While Muslims are mistreated and criminalized by the policies of the War on Terror, they still turn to God every year and practice the holy month of Ramadan.  For Muslims, Ramadan offers the community a time a time of spiritual reflection, closeness to God, and food with family and friends.  Though the vast majority are able to enjoy this special month in freedom, other Muslims spend Ramadan in captivity.  From Guantánamo Bay to Bagram to Terre Haute, Indiana, Muslim men face the additional burden of being in prison while trying to practice Islam and one of the bedrock practices: Ramadan.  

Prison units vary and many, including Guantánamo Bay and the Communication Management Units (CMUs) within federal prisons, house a disproportionate number of Muslim men.   Guantánamo is filled entirely with Muslim men. And the Center for Constitutional Rights estimates that up two-thirds of the population being held in Communication Management Units are Muslim.  The CMUs were built quietly and secretly.  Languishing in these prisons means having no physical contact with family members, limited phone time, and little to no contact with other prisoners.
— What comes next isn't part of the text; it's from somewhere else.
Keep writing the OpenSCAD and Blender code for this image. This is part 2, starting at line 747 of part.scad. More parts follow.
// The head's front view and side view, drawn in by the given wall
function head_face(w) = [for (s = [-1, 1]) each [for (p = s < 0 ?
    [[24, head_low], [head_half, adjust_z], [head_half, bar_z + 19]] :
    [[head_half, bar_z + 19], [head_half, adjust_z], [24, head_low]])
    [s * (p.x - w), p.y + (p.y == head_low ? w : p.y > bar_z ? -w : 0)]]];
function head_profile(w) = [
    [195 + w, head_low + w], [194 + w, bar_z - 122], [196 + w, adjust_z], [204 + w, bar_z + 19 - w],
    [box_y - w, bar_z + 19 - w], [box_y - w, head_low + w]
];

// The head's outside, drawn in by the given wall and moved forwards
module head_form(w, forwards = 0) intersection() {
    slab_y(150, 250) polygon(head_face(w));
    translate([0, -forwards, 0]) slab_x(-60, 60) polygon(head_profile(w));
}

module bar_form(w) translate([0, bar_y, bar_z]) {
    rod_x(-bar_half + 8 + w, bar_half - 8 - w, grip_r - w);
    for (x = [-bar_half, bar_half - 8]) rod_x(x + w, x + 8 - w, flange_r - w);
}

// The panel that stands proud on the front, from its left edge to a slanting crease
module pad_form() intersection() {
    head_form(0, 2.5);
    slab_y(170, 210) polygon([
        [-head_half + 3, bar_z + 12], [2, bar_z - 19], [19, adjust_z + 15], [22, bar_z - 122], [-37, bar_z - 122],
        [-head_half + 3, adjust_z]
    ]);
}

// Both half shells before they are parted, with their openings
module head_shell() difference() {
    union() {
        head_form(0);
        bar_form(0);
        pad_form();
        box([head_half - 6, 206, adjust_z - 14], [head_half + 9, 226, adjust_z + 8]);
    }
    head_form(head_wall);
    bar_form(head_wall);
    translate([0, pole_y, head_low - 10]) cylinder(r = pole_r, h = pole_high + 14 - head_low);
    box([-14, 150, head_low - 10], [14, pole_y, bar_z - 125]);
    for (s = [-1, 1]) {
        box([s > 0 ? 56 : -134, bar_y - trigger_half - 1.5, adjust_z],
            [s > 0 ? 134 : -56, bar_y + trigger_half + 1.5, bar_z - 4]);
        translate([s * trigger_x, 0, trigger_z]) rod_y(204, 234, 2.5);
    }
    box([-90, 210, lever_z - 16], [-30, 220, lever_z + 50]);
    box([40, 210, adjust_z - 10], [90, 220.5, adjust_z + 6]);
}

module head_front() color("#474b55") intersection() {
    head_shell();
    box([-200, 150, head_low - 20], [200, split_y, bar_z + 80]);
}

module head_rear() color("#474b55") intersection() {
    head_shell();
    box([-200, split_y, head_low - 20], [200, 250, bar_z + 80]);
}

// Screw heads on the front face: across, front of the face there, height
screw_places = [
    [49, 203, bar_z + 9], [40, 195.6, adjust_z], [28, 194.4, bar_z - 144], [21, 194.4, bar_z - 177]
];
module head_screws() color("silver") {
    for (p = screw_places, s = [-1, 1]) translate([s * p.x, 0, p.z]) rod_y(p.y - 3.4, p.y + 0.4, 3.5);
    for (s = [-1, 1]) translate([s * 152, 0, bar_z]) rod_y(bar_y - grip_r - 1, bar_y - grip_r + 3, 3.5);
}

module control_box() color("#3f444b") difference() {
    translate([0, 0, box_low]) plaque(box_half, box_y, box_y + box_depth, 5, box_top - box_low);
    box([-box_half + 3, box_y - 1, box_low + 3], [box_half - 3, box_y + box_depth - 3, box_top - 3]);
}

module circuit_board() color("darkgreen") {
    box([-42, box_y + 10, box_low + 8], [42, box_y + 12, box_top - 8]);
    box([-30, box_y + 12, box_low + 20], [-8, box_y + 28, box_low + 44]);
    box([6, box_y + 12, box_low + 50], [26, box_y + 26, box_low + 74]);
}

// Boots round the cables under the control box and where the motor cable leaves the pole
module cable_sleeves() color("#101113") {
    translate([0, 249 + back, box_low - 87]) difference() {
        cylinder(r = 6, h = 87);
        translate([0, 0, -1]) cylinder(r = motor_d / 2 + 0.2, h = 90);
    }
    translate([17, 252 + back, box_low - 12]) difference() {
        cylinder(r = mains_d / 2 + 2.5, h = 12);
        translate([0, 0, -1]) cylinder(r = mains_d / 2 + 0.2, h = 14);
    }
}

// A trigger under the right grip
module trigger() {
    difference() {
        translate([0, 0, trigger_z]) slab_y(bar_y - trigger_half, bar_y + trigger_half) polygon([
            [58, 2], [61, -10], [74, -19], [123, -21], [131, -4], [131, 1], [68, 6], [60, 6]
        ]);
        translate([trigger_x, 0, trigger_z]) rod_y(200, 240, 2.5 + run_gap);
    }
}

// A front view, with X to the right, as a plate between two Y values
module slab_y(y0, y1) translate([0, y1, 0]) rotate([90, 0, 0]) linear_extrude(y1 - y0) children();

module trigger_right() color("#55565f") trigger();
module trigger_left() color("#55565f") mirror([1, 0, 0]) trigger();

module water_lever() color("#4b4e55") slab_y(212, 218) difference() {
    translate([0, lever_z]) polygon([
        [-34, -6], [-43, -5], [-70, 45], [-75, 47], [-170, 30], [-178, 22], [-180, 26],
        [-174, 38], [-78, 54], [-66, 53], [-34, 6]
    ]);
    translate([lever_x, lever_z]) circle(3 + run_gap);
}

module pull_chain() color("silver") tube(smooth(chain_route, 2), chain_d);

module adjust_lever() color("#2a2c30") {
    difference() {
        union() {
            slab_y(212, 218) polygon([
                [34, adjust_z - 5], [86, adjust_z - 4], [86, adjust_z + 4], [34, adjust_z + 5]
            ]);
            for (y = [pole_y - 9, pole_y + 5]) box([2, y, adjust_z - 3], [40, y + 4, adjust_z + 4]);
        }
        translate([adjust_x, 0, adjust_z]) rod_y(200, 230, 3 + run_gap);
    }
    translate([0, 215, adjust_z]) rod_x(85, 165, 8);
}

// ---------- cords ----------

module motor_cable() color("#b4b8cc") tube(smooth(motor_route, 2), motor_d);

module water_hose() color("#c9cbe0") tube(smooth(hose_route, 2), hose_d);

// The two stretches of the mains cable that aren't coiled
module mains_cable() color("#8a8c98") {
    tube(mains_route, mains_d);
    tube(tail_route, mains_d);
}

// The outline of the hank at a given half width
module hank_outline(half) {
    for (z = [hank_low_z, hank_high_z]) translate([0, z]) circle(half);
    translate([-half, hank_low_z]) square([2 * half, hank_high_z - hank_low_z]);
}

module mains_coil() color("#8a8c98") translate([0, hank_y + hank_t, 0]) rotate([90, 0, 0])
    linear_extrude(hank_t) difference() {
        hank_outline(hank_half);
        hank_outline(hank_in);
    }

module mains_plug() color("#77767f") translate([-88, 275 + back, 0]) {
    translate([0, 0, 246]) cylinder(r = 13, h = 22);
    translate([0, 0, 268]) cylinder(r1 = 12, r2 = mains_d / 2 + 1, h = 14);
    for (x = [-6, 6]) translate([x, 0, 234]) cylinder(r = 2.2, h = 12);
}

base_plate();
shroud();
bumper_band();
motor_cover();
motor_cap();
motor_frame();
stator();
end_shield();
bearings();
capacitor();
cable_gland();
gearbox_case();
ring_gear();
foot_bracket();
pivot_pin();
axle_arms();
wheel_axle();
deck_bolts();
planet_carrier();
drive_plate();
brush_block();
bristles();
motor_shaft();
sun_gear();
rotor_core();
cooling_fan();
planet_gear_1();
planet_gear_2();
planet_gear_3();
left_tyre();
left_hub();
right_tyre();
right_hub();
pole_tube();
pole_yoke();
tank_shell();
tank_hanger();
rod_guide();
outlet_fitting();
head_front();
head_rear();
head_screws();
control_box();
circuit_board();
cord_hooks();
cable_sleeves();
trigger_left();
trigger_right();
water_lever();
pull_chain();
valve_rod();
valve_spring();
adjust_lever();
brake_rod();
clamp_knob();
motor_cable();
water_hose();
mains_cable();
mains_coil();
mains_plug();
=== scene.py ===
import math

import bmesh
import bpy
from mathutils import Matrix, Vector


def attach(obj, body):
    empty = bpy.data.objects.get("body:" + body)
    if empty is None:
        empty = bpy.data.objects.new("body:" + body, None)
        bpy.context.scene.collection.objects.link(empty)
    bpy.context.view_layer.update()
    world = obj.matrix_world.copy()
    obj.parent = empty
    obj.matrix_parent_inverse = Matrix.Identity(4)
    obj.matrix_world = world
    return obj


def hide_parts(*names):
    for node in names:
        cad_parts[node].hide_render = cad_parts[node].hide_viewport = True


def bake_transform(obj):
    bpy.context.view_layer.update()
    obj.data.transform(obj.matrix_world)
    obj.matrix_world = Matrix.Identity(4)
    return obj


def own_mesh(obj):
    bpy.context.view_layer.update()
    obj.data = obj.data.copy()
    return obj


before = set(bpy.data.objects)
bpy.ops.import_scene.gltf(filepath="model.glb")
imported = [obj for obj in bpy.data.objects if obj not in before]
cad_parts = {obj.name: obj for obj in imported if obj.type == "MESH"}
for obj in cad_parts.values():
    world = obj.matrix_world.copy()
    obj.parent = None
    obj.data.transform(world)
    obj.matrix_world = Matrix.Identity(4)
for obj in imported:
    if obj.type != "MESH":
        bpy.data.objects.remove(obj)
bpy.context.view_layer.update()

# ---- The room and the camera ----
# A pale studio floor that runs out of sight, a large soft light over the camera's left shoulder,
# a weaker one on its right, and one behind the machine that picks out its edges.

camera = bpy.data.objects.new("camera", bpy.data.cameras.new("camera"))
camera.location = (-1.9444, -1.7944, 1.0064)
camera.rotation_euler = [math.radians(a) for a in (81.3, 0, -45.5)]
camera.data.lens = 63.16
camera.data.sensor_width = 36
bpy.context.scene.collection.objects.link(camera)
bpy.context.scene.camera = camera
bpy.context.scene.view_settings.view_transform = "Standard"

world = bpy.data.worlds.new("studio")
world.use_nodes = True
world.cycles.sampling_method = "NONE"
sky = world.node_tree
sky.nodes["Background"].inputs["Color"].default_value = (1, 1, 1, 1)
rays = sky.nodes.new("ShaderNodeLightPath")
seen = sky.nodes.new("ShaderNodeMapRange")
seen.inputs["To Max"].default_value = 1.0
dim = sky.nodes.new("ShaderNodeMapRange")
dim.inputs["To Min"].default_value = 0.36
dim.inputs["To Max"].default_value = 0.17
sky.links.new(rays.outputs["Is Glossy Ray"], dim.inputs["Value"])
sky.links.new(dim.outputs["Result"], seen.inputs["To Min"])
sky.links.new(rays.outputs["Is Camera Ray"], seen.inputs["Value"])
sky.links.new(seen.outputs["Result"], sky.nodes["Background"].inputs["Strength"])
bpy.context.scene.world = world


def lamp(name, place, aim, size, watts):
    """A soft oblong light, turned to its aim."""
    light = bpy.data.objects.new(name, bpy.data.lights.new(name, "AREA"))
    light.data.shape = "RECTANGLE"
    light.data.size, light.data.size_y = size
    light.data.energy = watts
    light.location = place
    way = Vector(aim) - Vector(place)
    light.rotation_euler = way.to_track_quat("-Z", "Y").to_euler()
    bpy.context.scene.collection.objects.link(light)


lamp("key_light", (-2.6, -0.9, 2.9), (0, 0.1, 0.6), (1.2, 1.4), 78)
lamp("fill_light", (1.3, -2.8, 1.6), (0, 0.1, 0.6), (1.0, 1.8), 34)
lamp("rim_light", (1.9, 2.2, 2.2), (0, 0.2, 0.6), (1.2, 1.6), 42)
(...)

As sunset approaches each day, families and friends gather around the table to enjoy a meal together.  But for those with loved ones in prison, there is an empty chair that belongs to a prisoner held in captivity, who, rather than spending Ramadan with their family, spends the month—like all other months—alone, behind bars, in a cold empty cell.  Imagine a Ramadan where you have little to no access to culturally relevant food and items and are permitted little if any communication with the outside world.  This is not only devastating for the prisoners themselves, but also for the families who long to see their loved ones free. This is Ramadan in prison.
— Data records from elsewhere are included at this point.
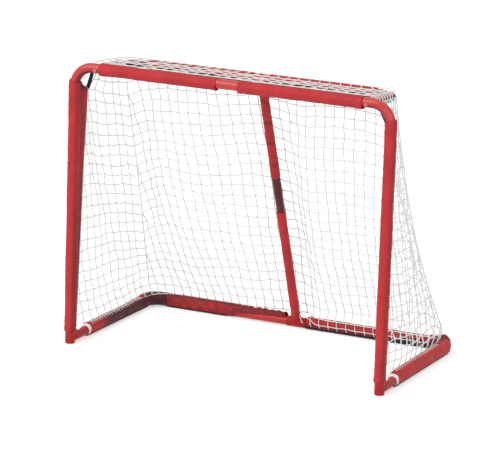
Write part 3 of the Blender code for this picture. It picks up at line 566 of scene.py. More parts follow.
def build_frame(hand, side):
    """One half of the steel frame, with its foot cap, snap button, spring and bolt."""
    crook = POST_X - FRONT_BEND

    def painted_shade(s, k, point):
        """Painted shade on the inner side of the corner bend."""
        if point.z < BEND_Z - 0.01 or abs(point.x) < crook - 0.01:
            return 0, 0
        reach = hypot(point.x - side * crook, point.z - BEND_Z)
        return eased((FRONT_BEND - 0.001 - reach) / 0.013), 0

    def no_floor_shade(s, k, point):
        """Bare stretch beside the strut, on the left: without the painted floor shade, and glossier."""
        kept = eased((point.x + 0.32) / 0.05) if side < 0 and point.y > REAR_Y - 0.03 else 0
        return -0.5 * kept, 0

    corners = [at(side * POST_X, MOUTH_Y, 0.0031), at(side * POST_X, MOUTH_Y, GOAL_HEIGHT),
               at(side * HALF_GAP, MOUTH_Y, GOAL_HEIGHT)]
    tube("front_tube_" + hand, "frame_half_" + hand, corners, 0.05, FRONT_BEND, 18, Y, FRAME_R,
         marks=painted_shade)
    cap = [(0, 0), (0.0172, 0), (0.0186, 0.0006), (0.019, 0.0014), (0.0188, 0.0027),
           (0.017, 0.0029), (0.017, 0.014), (0, 0.014)]
    mesh = Mesh().turned(cap, Matrix.Translation((side * POST_X, MOUTH_Y, 0)))
    mesh.piece("foot_cap_" + hand, RED_PLASTIC, "foot_plug_" + hand, sharp=60)

    corners = [at(side * POST_X, MOUTH_Y + 0.0222, BASE_Z), at(side * POST_X, REAR_Y, BASE_Z),
               at(side * HALF_GAP, REAR_Y, BASE_Z)]
    base = tube("base_tube_" + hand, "base_bar_" + hand, corners, 0.03, BASE_BEND, 14, Z, BASE_R,
                marks=no_floor_shade)
    drill(base, at(side * POST_X, BUTTON_Y, BASE_Z + BASE_R), BUTTON_R + FIT)
    build_button(hand, side)
    build_spring(hand, side)

    arm_start = MOUTH_Y + FRAME_R - 0.003
    corners = [at(side * ARM_X, arm_start, ARM_Z - ARM_SLOPE * (arm_start - MOUTH_Y)),
               at(side * ARM_X, SHELF_Y, SHELF_Z), at(side * HALF_GAP, SHELF_Y, SHELF_Z)]
    tube("shelf_tube_" + hand, "shelf_bar_" + hand, corners, 0.03, SHELF_BEND, 16, Z, SHELF_R, 32)
    rim = FRAME_R + FIT
    bolt = [(0, -0.04), (0.0038, -0.04), (0.0038, rim), (0.0077, rim)]
    bolt += dome(0.008, rim + 0.0006, 0.0039)
    place = Matrix.Translation((side * ARM_X, MOUTH_Y, ARM_Z)) @ Matrix.Rotation(pi / 2, 4, "X")
    Mesh().turned(bolt, place).piece("dome_bolt_" + hand, BOLT_HIGHLIGHT_PAINT, "shelf_bolt_" + hand, sharp=50)


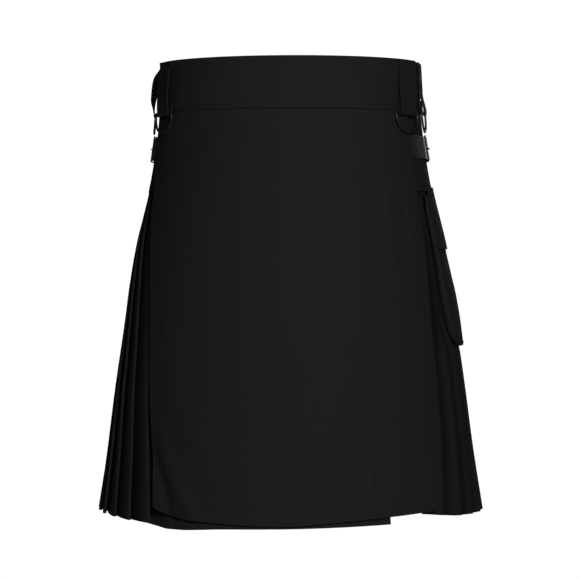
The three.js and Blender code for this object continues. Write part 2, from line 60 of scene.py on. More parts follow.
def from_table(table, x_name, y_name, x):
    order = np.argsort(table[x_name])
    xs = np.array(table[x_name], float)[order]
    ys = np.array(table[y_name], float)[order]
    last = len(xs) - 1
    before = np.maximum(np.arange(last + 1) - 1, 0)
    after = np.minimum(np.arange(last + 1) + 1, last)
    slope = (ys[after] - ys[before]) / (xs[after] - xs[before])
    at = np.clip(x, xs[0], xs[-1])
    i = np.clip(np.searchsorted(xs, at) - 1, 0, last - 1)
    span = xs[i + 1] - xs[i]
    s = (at - xs[i]) / span
    rise = ys[i] + (ys[i + 1] - ys[i]) * s * s * (3 - 2 * s)
    return rise + span * (slope[i] * s * (1 - s) ** 2 - slope[i + 1] * s * s * (1 - s))


def smooth(x, low, high):
    s = np.clip((np.asarray(x, float) - low) / (high - low), 0, 1)
    return s * s * (3 - 2 * s)


def form_sizes(turn, z):
    angle = np.radians(turn)
    front = from_table(FORM, "z", "front", z)
    back = from_table(FORM, "z", "back", z)
    return angle, from_table(FORM, "z", "half", z), np.where(np.cos(angle) >= 0, front, back)


def outward(turn, z):
    angle, half, depth = form_sizes(turn, z)
    out = np.stack(np.broadcast_arrays(np.sin(angle) / half, -np.cos(angle) / depth, 0.0), axis=-1)
    return out / np.linalg.norm(out, axis=-1, keepdims=True)


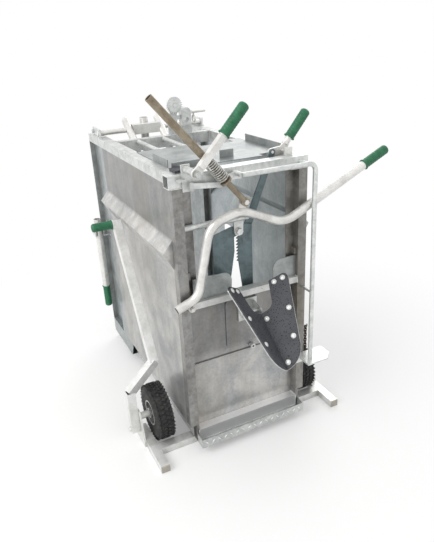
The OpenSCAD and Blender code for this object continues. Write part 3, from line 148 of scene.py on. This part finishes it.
world = bpy.data.worlds.new("studio")
bpy.context.scene.world = world
world.use_nodes = True
world.node_tree.nodes.clear()
sky = world.node_tree
where = add(sky, "ShaderNodeTexCoord")
height = add(sky, "ShaderNodeSeparateXYZ", {}, {0: where.outputs["Generated"]})
room = add(sky, "ShaderNodeValToRGB", {}, {0: height.outputs["Z"]})
room.color_ramp.elements[0].position = 0.0
room.color_ramp.elements[0].color = linear("#8d9193")
room.color_ramp.elements[1].position = 0.7
room.color_ramp.elements[1].color = linear("#ffffff")
soft = add(sky, "ShaderNodeBackground", {"Strength": 0.95}, {"Color": room.outputs["Color"]})
plain = add(sky, "ShaderNodeBackground", {"Color": (1, 1, 1, 1), "Strength": 1.0})
wall = add(sky, "ShaderNodeMixShader", {},
           {0: seen_directly(sky), 1: soft.outputs[0], 2: plain.outputs[0]})
add(sky, "ShaderNodeOutputWorld", {}, {"Surface": wall.outputs[0]})


def lamp(name, place, aim, size, power):
    """A square soft lamp at a place, turned to the point it lights."""
    light = bpy.data.lights.new(name, "AREA")
    light.size = size
    light.energy = power
    holder = bpy.data.objects.new(name, light)
    holder.location = place
    holder.rotation_euler = (Vector(aim) - Vector(place)).to_track_quat("-Z", "Y").to_euler()
    bpy.context.scene.collection.objects.link(holder)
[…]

Though Ramadan is a time of remembrance, many of the Muslim prisoners are forgotten to anyone other than their families.  Treated only as numbered casualties of the War on Terror, few organizations attempt to even contact these prisoners.  Thus, not only are they forgotten by the outside world, they are even forgotten by those who might offer them help.  Even Muslim organizations that work on civil and human rights have failed to include these prisoners in their advocacy work.  None have tackled questions about abuse of prisoners and solitary confinement as torture.  Prisoners in the Communication Management Units are effectively erased by numerous organizations, and receive little help in getting accountability for abuses, much less advocating for certain conditions during Ramadan. 

In order to address the many forgotten prisoners post 9/11, the National Coalition to Protect Civil Freedoms (NCPCF) emerged out of the need to support prisoners, and the families of prisoners, held because of the War on Terror.  More specifically, the NCPCF exists to support prisoners who have become collateral damage of the national security state’s counter-terrorism policies that have criminalized many innocent Muslims.  To this end, the NCPCF provides $100 commissary funds to over 150 prisoners that enables them to buy culturally specific items to remind them of Ramadan at home.  The NCPCF also has a pen pal program to connect prisoners with the outside world, as a reminder that they are not forgotten. 

Yasmina Khadra once wrote, “they can take everything you own- your property, your best years, all your joys, all your good works, everything down to your last shirt- but you'll always have your dreams, so you can reinvent your stolen world.”  This is where the NCPCF comes in, to help prisoners reinvent their stolen worlds; to remind them of life on the outside; to remind them that they haven’t been forgotten; and most of all to remind them that we will continue to advocate for them until they are free.